Shall we just agree that the law doesn't apply?

First published in The Independent, 12 September 2007.


Imagine how different life would be if you could somehow agree that the rules simply didn't apply to you.

What if, for example, the All Blacks could negotiate things so that the offside rule didn't apply to them at the World Cup? Possibly, such a fruitful outcome (not to mention a major bending of the rules of the game) might be accompanied by some sort of economic compensation for their disadvantaged opponents.

Surprisingly, the law occasionally allows for outcomes just like this. Certain pieces of legislation allow you to "contract out" of the law that would otherwise apply.

For instance, consider New Zealand's Property Relationships legislation (formerly the Matrimonial Property Act). In the ordinary course, this legislation operates on a philosophy that the parties to a marriage of a certain duration own property equally - and should divide it accordingly if their marriage dissolves.

But this particular piece of law allows parties to contract out. If you don't want this ordinary rule to apply, you can agree with each other before you get married that a different rule of property sharing will apply if your marriage dissolves.

In other words, you are taking the law, and changing it by agreement to fit your personal circumstances.

Under New Zealand law, the concept of contracting out does not apply to employment legislation. In fact, the key employment laws - the Employment Relations Act and the Holidays Act - expressly prohibit it. This means, for example, that employers cannot negotiate with employees to give up their (reasonably favourable) protections under employment law.

There are, of course, some policy reasons which underpin this. It would be undesirable for New Zealanders to be placed in a situation in which they might give up their right (for example) to the minimum wage - perhaps in exchange for some preferential treatment in the allocation of desirable shifts.

But the fact is that employment legislation does not always readily fit the circumstances of each and every workplace situation.

Take, for example, the Holidays Act. One might have assumed that the fundamental aspects of this legislation would apply equally to all workers. For example, if you work on a public holiday, you should be allowed to take a holiday on another day (which would otherwise have been a working day for you).

For those of us who work Monday to Friday, this concept is easily applied. But case law over the last few years has shown that many of us do not work in this regular pattern and that this supposedly simple provision can cause any number of difficulties in different workplaces. For example, in the case shift workers who are required to work a period of days on, and then to have a period of days off work. Or for deep sea fishers who embark upon voyages which can last for several weeks, followed by periods off work once back on shore.

In these more irregular workplace situations, shouldn't the employer and employee be permitted to contract out of those parts of the law that simply do not fit their circumstances?
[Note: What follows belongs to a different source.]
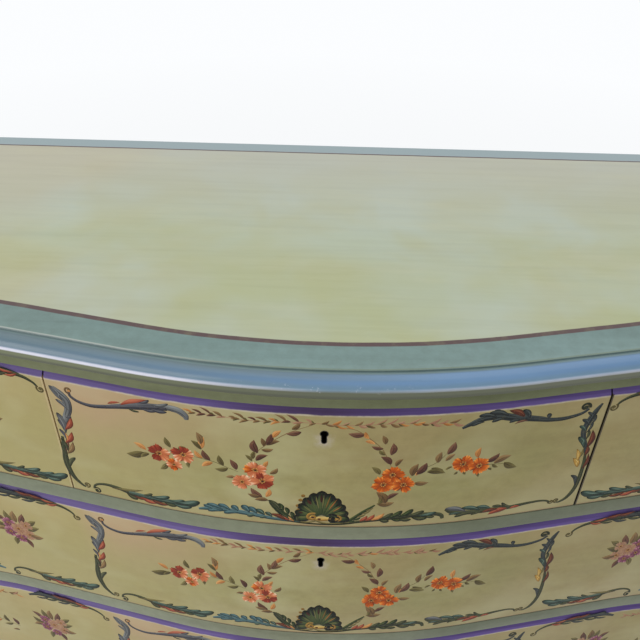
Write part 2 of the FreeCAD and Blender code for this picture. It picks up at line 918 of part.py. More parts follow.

There are, of course, different views about this prospect. Some would say that the possibility of commercial negotiation and trading away of statutory rights inherently disadvantages employees. Others would argue that the market - balanced by a degree of common sense - would provide the best outcomes.

There has been news this month which might suggest that the concept of contracting out can work in employment, depending upon the workplace situation and the bargaining strength of the parties.

The New York Times has reported that IBM used to permit its employees to take three weeks of holiday each year, which was closely monitored and recorded. But now the company says that it no longer wishes such stringent rules around vacations to apply, and that employees can self regulate their number of days off each year and, indeed, their working hours. In other words, you can take as much annual leave as you like, and work whenever you want.

The company provides its employees with performance targets that must be met as a requirement of each role. But it is up to the employee to regulate hours of work to ensure that the performance goals are attained. And on that basis, it is simply a matter for the employee as to whether and when vacations are taken.

Indications are that the system is popular with employees with one describing it as akin to the culture change experienced when one moves from a high school environment to the self regulated environment of university.

Critics are swift to point out that the solution would only work in an industry such as technology, where most jobs are capable of being performed to suit the convenience of the employees doing the work.

But perhaps what it does suggest is that the concept of contracting out of legislative requirements can work in employment. What if, for example, you agreed to take less holiday, but earned more pay? Or what if you agreed to work Monday to Friday every week, irrespective of public holidays, with a pre-agreed block of holiday time each year?

Whether this type of self-imposed regulation of entitlements (and the implicit surrender of some legislative benefits) would be a good idea in New Zealand - and across all industries - is a more open question.